Posts Tagged ‘ATN Tacker’

Maintenance – Sewing

Friday, February 27th, 2015

We use an ATN Tacker when we sail with the Drifter/Reacher. It flies free on the luff and this gizmo is to allow the best alignment for the clew on the foot of the sail.  Running for 3 days with it from the Galapagos to the Marquesas all seemed to work well, at least for the Tacker and that I did not notice any issues.

Six months later while running from the Societies to Penrhyn we flew it for another day or so. After the winds died and we furled the sail I noticed some chafe on the sun cover for the headsail. The sun cover is what the tacker floats on with basically a teflon like surface. However the inside of the ATN was wearing on the sun cover and visa versa for the ATN is now a bit rougher on the inside.

Thus we had some repair work to do. In comes the trusty Sailrite sewing machine. For the first 2-3 year of cruising I do not remember having it out much. The last 3 years we’ve had it out quite often. That may partially be due to our cruising grounds. We had a ripped main when we arrived in the Chesapeake but of course Annapolis has a lot of sailmakers and repairs there were much easier than for us to complete them.  And in the last year we’ve completed about 1/3 of our total miles to date.

In Columbia I repaired the Yankee clew and in the San Blas I repaired a tear I made while setting the main. In Colon, Panama we made a new dinghy cover – that alone saved over $800 ! In the Galapagos I repaired the sun cover on the headsail, the leach line on the foot of the sail was tearing out and as we never use it I removed it. Again in the Marquesas we had a ripped staysail that we were able to repair on the boat. And here we repaired the chafe as well as checked all other points of wear on the sail and touched them up. While the machine was out there were some seams letting go on our dodger fabric with the zippers so we touched them up too.  I’ve been able to sew up ripped seams on clothes that otherwise would have seen the rag bin before their time. We don’t have a lot of extra space compared to those living in the US that have racks and racks of clothing in walk in closets.  🙂  W/ wanted a fitted sheet for the berth in our aft cabin so we’ve made up the first generation of that and now have a fitted sheet to test.  I would say that the machine has been an excellent choice to have for our cruise.

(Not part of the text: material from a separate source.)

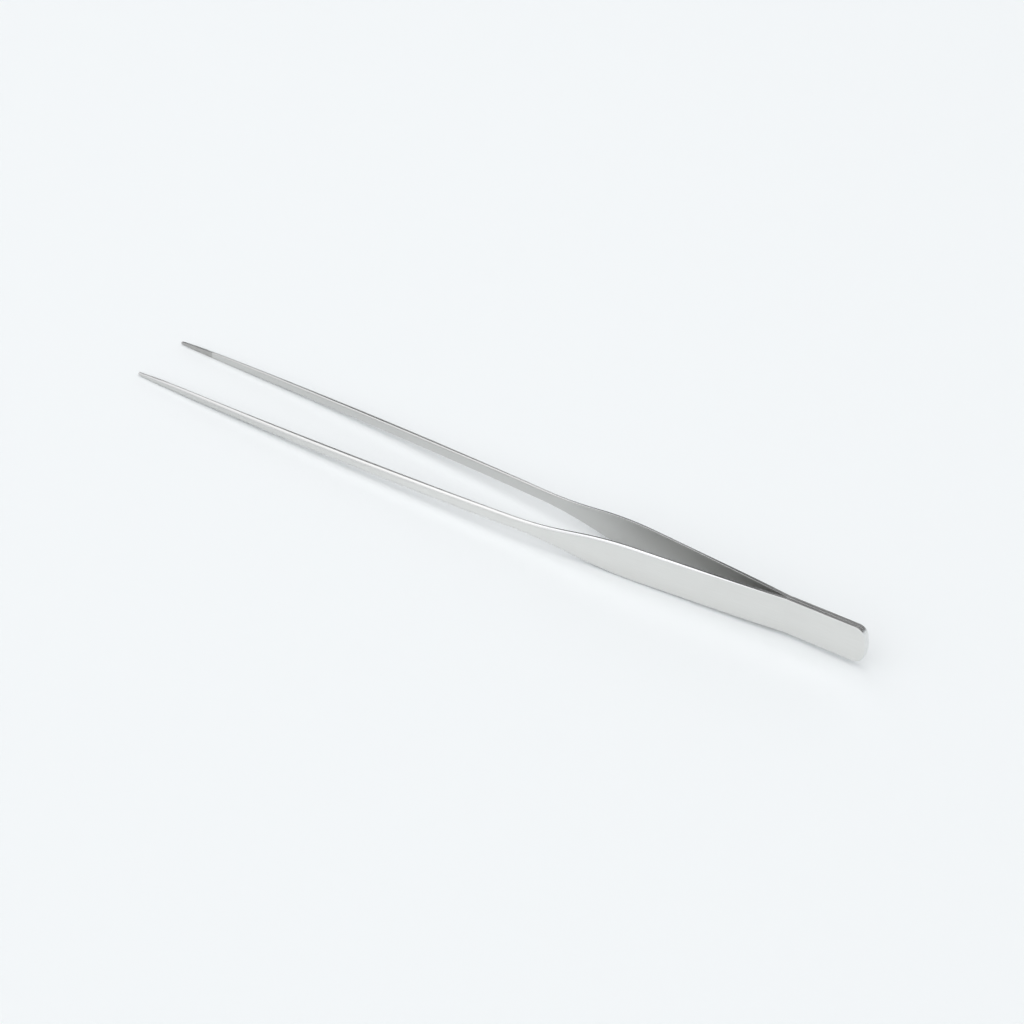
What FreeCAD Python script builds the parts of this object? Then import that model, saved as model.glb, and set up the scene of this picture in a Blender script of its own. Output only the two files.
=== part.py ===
"""Straight aquascaping tweezers, 27 cm: two stainless spring leaves welded together at the heel.

Each leaf is drawn in its own level frame: X runs from the heel (0) to the tips, Y is the
thickness direction with the joint face of the two leaves at Y = 0, and Z is the width of the
strip, centred on 0. The near leaf (+Y) is modelled and the far leaf is its mirror image. Every
piece is then placed the way the tweezers lie on a table: on the lower edges of the two grips
and on the two tips, with the heel a little raised.

A leaf bends along its grip. Here it is cut square across in the middle of that zone: the rear
piece stays with the heel and the front piece turns about the inner corner of the cut, so that
squeezing only opens the cut, by less than a tenth of a millimetre at the outer face.
"""
import FreeCAD, Part
import os
from math import atan2, cos, degrees, radians, sin, sqrt
import Sketcher

V = FreeCAD.Vector
doc = FreeCAD.newDocument("aquascaping_tweezers")

# ------------------------------------------------------------- driving dimensions, mm and degrees
DIMENSIONS = [
    ("overall_length", 270.0, "heel end to tips, along a leaf"),
    ("strip_width", 12.5, "width of the heel and of the finger grip"),
    ("heel_thickness", 1.2, "one leaf at the heel"),
    ("shank_thickness", 1.75, "one leaf at the shank station"),
    ("tip_thickness", 0.85, "one leaf at its tip"),
    ("joined_length", 25.0, "length over which the leaves lie together"),
    ("bend_radius", 20.0, "bend where the leaves part, on the joint face"),
    ("spread_angle", 6.5, "direction of a leaf just past that bend"),
    ("shank_angle", 1.8, "direction at the shank station; it is 0 at the tip"),
    ("shank_station", 145.0, "where the two bows of a leaf meet"),
    ("hinge_station", 48.0, "middle of the zone that flexes"),
    ("shoulder_station", 75.5, "end of the straight grip edges"),
    ("shoulder_radius", 119.0, "convex edge from the grip to the neck"),
    ("neck_angle", 9.55, "steepest slope of the neck's edges"),
    ("neck_radius", 119.0, "concave edge from the neck to the shank"),
    ("shank_width", 4.2, "width where the neck runs out"),
    ("taper_angle", 0.34, "slope of each edge of the shank"),
    ("closing_length", 25.0, "length over which the edges close to the point"),
    ("tip_width", 1.0, "width at the end of the point"),
    ("tip_rounding", 0.4, "corner radius of the point"),
    ("heel_end_radius", 18.0, "slightly domed end of the heel"),
    ("heel_corner_radius", 3.2, "rounded corners of the heel"),
    ("rim_radius", 0.35, "polished outer edges"),
    ("first_tooth", 0.9, "tip to the first groove of the jaw"),
    ("tooth_pitch", 0.7, "groove to groove"),
    ("tooth_depth", 0.22, "depth of a groove"),
    ("tooth_half_width", 0.26, "half the mouth of a groove"),
    ("tooth_count", 19, "grooves on each jaw"),
    ("weld_diameter", 5.0, "spot weld nugget at the joint face"),
    ("weld_depth", 0.45, "how far a nugget reaches into each leaf"),
    ("weld_face_diameter", 4.4, "nugget at that depth"),
    ("rear_weld", 8.0, "heel end to the rear nugget"),
    ("weld_spacing", 10.0, "rear nugget to the front one"),
    ("reach", 5.0, "how far the cutting shapes reach past the metal"),
]

# ----------------------------------------------------- sizes that follow from them, as formulas
DERIVED = [
    ("point_station", "overall_length - closing_length"),
    ("leave_x", "joined_length + bend_radius * sin(spread_angle)"),
    ("leave_y", "bend_radius * (1 - cos(spread_angle))"),
    ("grip_bow", "(shank_station - leave_x) / (sin(spread_angle) - sin(shank_angle))"),
    ("shank_y", "leave_y + grip_bow * (cos(shank_angle) - cos(spread_angle))"),
    ("shank_bow", "(overall_length - shank_station) / sin(shank_angle)"),
    ("tip_y", "shank_y + shank_bow * (1 - cos(shank_angle))"),
    ("hinge_angle", "asin(sin(spread_angle) - (hinge_station - leave_x) / grip_bow)"),
    ("hinge_y", "leave_y + grip_bow * (cos(hinge_angle) - cos(spread_angle))"),
    ("neck_fall", "(strip_width - shank_width) / 2 - shoulder_radius * (1 - cos(neck_angle))"
                  " - neck_radius * (cos(taper_angle) - cos(neck_angle))"),
    ("neck_top", "shoulder_station + shoulder_radius * sin(neck_angle)"),
    ("neck_low", "neck_top + neck_fall / tan(neck_angle)"),
    ("shank_start", "neck_low + neck_radius * (sin(neck_angle) - sin(taper_angle))"),
    ("point_half", "shank_width / 2 - (point_station - shank_start) * tan(taper_angle)"),
    ("point_length", "closing_length - tip_rounding"),
    ("point_fall", "point_half - tip_width / 2"),
    ("point_radius", "sqrt(point_length ^ 2 + point_fall ^ 2)"
                     " / (2 * sin(atan(point_fall / point_length) - taper_angle * 1 deg))"),
    # the table touches the lower edge on two arcs: the shoulder of the grip and the point
    ("arcs_x", "point_station - point_radius * sin(taper_angle) - shoulder_station"),
    ("arcs_z", "point_radius * cos(taper_angle) - point_half - shoulder_radius + strip_width / 2"),
    ("rest_pitch", "atan(arcs_z / arcs_x)"
                   " - asin((point_radius - shoulder_radius) / sqrt(arcs_x ^ 2 + arcs_z ^ 2))"),
    ("rest_height", "shoulder_station * sin(rest_pitch) + shoulder_radius"
                    " - (shoulder_radius - strip_width / 2) * cos(rest_pitch)"),
    ("rear_reach", "heel_end_radius * (cos(rest_pitch) - 1)"),
    ("front_reach", "(overall_length - tip_rounding) * cos(rest_pitch) + tip_rounding"
                    " + (tip_width / 2 - tip_rounding) * sin(rest_pitch)"),
    ("rest_shift", "-(rear_reach + front_reach) / 2"),
]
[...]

While in most places we could have found someone to do the work, ensuring it is to the quality we desire is sometimes a throw of the dice. Gary and Kia on Kia Song had a dodger repaired in Columbia by the canvas guy who at the time was considered the ultimate. They gave him the thread they wanted used –  Tenara ( a super strong long lasting thread – and expensive) and when they installed their dodger and had left they noticed that the thread they gave him was not what was used!  Other places people  don’t have the right or best  material for the marine environment  or a machine that can really do the work.  While it has been a real adventure at times moving a 400 square foot sail about on a small boat we’ve been able accomplish all our tasks with a little patience and some forethought. We have had the machine on the foredeck, in the cockpit and on table down below. We’ve taken it off the boat and used it in the large room some marinas have to work on our awnings.  It has been a work horse and still is going strong.

For us / for me, my recommendation is don’t leave home waters without a machine capable of doing 99% of all the canvas – sail repairs on your boat.